A federal judge has yet to decide whether to grant CBS’ request to block the premiere of ABC’s new reality show The Glass House, but that hasn’t stopped the two networks from continuing to quibble via court filings. The latest comes from CBS, which filed a reply brief today in response to ABC’s reply brief from yesterday (goodness!) over whether Glass House is a blatant copycat of Big Brother. For now, Glass House is still on schedule to debut June 18, unless CBS triumphs with its request for a temporary restraining order.
CBS’ basic beef is that Glass House, which has already assembled 14 contestants in a house outfitted with cameras and one-way mirrors, is too much like its long-running franchise Big Brother. CBS’ latest source of grief that was included in today’s filing: “Instead of disputing whether they are copying, (ABC) simply try to rationalize it, claiming that ‘when a successful reality show develops a good idea, other shows observe that idea and incorporate it into their own show.’ But CBS is not complaining about the copying of an idea. What defendants did here was entirely different: They had an extraordinary level of access to Big Brother, used it to produce Glass House, then lifted not just a few of Big Brother’s elements, but the entire protectable expression and compilation of them. And now, only after the fact, do defendants try to latch onto trivial rule changes, which are insignificant distinctions.”
And then, there’s this: “It simply does not do for defendants to caricature Big Brother as ‘people living in a house, competing with each other to avoid elimination, and winning a prize.’ That is as useful as saying that Sherlock Holmes lacks copyrightable expression because it is just ‘the idea of a detective and a sidekick, who live in London, and use disguises and forensic science to solve crimes.’”
And in response to ABC claims that the inner workings of Big Brother are readily available on the Internet: “Defendants’ attack on CBS’ trade secrets suffer from a fatal defect: If Big Brother’s materials are publicly available, and/or valueless ‘common sense,’ then why was it necessary for [executive producer Kenny] Rosen – who testifies of having ‘worked in television production for over 15 years’ and of ‘working my way up the ranks from Story Editor to Co-Executive Producer’ on Big Brother – to consult them, disclose them to his colleagues, and have them ‘typed up?’ The answer is obvious: Mr. Rosen did so because he believed the materials were valuable and he needed them to produce Glass House.”
There’s more, but you have to be catching the drift by now, right?

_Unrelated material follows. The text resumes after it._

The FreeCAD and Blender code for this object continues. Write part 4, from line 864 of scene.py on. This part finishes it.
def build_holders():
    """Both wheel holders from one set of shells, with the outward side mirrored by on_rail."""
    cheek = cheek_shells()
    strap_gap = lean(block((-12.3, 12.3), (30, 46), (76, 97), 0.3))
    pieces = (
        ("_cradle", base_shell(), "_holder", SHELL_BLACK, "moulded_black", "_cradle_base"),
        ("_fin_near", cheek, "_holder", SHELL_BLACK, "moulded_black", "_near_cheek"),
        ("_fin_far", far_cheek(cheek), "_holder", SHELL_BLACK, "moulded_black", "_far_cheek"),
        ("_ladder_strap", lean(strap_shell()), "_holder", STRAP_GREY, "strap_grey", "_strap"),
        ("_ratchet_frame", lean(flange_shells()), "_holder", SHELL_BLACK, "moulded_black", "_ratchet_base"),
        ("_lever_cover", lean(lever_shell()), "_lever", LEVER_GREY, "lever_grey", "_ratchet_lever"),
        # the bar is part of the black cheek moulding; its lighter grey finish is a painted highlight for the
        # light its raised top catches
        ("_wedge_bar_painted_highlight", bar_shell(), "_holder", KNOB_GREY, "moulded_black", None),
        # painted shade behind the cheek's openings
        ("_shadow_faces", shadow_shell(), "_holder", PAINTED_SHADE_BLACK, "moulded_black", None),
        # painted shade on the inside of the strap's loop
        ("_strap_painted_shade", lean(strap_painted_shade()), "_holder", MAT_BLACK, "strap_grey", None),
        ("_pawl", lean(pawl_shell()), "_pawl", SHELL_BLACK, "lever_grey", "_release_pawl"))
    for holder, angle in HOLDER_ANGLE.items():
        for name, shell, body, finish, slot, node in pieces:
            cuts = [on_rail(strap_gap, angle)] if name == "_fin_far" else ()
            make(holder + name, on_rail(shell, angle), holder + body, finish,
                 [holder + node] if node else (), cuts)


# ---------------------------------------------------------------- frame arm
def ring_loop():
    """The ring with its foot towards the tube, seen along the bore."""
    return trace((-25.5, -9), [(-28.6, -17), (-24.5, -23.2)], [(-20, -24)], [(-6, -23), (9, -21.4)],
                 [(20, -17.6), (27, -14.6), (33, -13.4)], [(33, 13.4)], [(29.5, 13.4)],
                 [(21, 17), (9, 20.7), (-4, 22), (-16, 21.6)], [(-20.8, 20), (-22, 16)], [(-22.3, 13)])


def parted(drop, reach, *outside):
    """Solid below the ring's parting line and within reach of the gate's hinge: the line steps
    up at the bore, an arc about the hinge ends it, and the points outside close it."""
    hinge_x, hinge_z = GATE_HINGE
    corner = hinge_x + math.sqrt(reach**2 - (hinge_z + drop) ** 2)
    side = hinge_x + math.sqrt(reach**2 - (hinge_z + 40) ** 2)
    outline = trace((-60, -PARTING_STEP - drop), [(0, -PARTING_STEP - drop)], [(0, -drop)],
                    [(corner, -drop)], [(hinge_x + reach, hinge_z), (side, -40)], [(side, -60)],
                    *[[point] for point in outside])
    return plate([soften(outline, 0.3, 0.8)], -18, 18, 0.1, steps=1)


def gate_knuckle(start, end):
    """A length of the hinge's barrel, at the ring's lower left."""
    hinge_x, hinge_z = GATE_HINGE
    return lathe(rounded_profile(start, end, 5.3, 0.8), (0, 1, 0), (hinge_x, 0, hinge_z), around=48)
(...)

Meanwhile, all this back and forth has surely increased awareness of ABC’s new show. The Alphabet Network claims it’s already spent $16 million in promotional costs, but the amount of press generated by CBS’ legal claims has certainly done more for the show than any promo that airs during, say, The Bachelorette. And it’s not over yet. U.S. District Judge Gary Feess promised an expedited hearing, though no date has been set.